In an embodiment of the present invention, a steam nozzle is used and, in case the temperature of the piece of equipment being processed needs to be controlled to avoid damage thereof, an independent cooling unit is used, as discussed hereinabove (see Figure 9). Still alternatively, a same nozzle may be used for providing steam and air.

The present method and system may be used to clean printing plates. Typically made in metal, plastic, rubber, paper, polymers or photopolymers for example, printing plates are attached to a cylinder in the press, and transfer an image to paper or other substrates. For cleaning a printing plate 200, once unwrapped from the cylinder, the plate may be hung on a gantry 210 by plate supports 220, and the assembly head 10 operated to move thereabout vertically (top to bottom) and horizontally (left-right) so as to wash it over (see Figure 8). It may also be contemplated applying the detergent on the plate 200 first supported on a horizontal gantry, and then hanging the plate vertically for the rinsing step. For printing plates that are not removable from the cylinders, they may be cleaned as described hereinabove in relation to cylinders.

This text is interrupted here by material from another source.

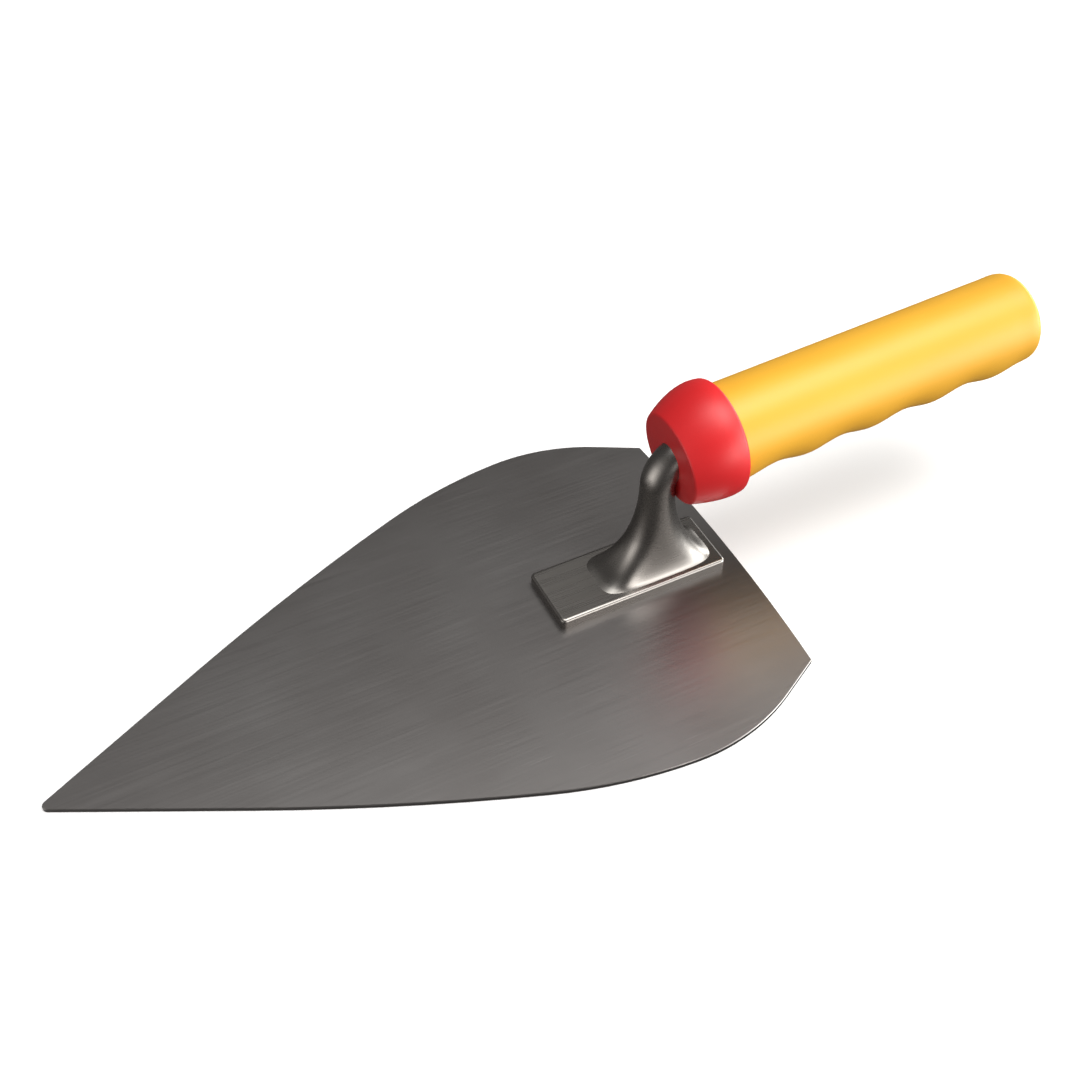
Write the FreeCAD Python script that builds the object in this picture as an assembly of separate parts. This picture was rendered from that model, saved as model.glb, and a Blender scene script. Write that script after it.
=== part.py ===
import FreeCAD, Part
import math
import os

# Brick trowel: a flat steel blade, a one-piece forged tang welded to it, and a moulded handle.
# Millimetres. The toe points to -X, the handle to +X, and +Z is up. The blade's underside, the
# working face, lies on z = 0, and the origin is on it, straight under the upright neck.

V = FreeCAD.Vector
Z_UP = V(0, 0, 1)
Y_AXIS = V(0, 1, 0)
X_AXIS = V(1, 0, 0)

# ---- blade ---------------------------------------------------------------------------------
BLADE_LENGTH = 250.0          # toe to the middle of the heel edge, a 10 inch blade
BLADE_AFT = 30.3              # heel edge behind the neck's axis
BLADE_ASIDE = -3.0            # the tang is welded on this much beside the blade's centreline
BLADE_TOE_THICK = 1.3         # ground thinner towards the toe
BLADE_HEEL_THICK = 1.7
TOE_RADIUS = 2.0
SIDE_ANGLE = 26.15            # each side leaves the toe at this angle to the centreline
SIDE_STRAIGHT = 64.0          # straight stretch behind the toe
SIDE_ARCS = [(860.0, 6.2), (174.0, 16.0), (74.0, 32.5)]   # radius, turn in degrees
HEEL_HALF_WIDTH = 59.2        # heel corner, out from the centreline
HEEL_BOW = 2.5                # the heel edge bulges back by this much at its middle
EDGE_BREAK = 0.25             # the blade's top edge is broken by this much
BEYOND = 20.0                 # cutting shapes reach this far past the blade

# ---- tang: foot, neck and spike in one forging -----------------------------------------------
FOOT_FRONT = -42.3
FOOT_REAR = 23.9
FOOT_HALF_WIDTH = 12.8
FOOT_TOP = 5.9                # above the working face
FOOT_CORNER_R = 1.8           # plan corners
FOOT_EDGE_R = 1.2             # rounded top edge
NECK_RADIUS = 6.1
ELBOW_RADIUS = 12.0           # centreline radius of the bend into the handle
ELBOW_DROP = 0.7              # the bend ends this much below the handle's axis
SHANK_RADIUS = 5.6            # round shank inside the collar
FLARE_HEIGHT = 36.0           # the neck starts to spread this far above the foot
FLARE_FRONT = 26.0            # reach of the flare on the foot, from the neck's axis
FLARE_REAR = 22.2
FLARE_SIDE = 11.3
FLARE_FRONT_HOLLOW = 2.0      # 2 is an elliptical fillet, nearer 1 a fuller web
FLARE_REAR_HOLLOW = 1.6
FLARE_SIDE_HOLLOW = 2.0
FLARE_SECTIONS = 12
FLARE_POINTS = 32
FLARE_SINK = 0.4              # the flare's lowest section lies this far below the foot's top
FLARE_SQUARENESS = 3.0        # at the foot the section is this much squarer than an ellipse
FLARE_SQUARE_FADE = 4.0       # the power with which that fades up the neck
FLARE_SPACING = 2.4           # above 1, the sections lie closer together near the foot
SHANK_OVERLAP = 1.0           # the shank starts this far inside the bend
SPIKE_START_HALF = 4.6        # half the side of the square spike where it leaves the neck
SPIKE_END_HALF = 2.4
SPIKE_START = 20.0            # along the handle, from the collar's front face
SPIKE_END = 104.0
BARB_COUNT = 5
BARB_DEPTH = 0.8
BARB_LENGTH = 5.0
BARB_PITCH = 13.0
BARB_START = 34.0
BARB_MARGIN = 0.5             # the notch tool stands this far outside the spike's face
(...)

The present method and system combine the use of a cleaning product, such as a detergent, and rinsing using vapor, i.e. atomized water fog, steam or a combination of steam and air stream.

As people in the art will appreciate, the present method and system allow precise control of the cleaning and of the use of consumable detergent. The method and the system for cleaning printing cylinders, such as anilox cylinders or rotogravure cylinders, as well as printing plates, ink pans and other printing equipment, combine speed of execution, minimized energy chain and use of water, based on using water droplets, water steam or a combination of water steam and air stream.

The scope of the claims should not be limited by the embodiments set forth in the examples, but should be given the broadest interpretation consistent with the description as a whole.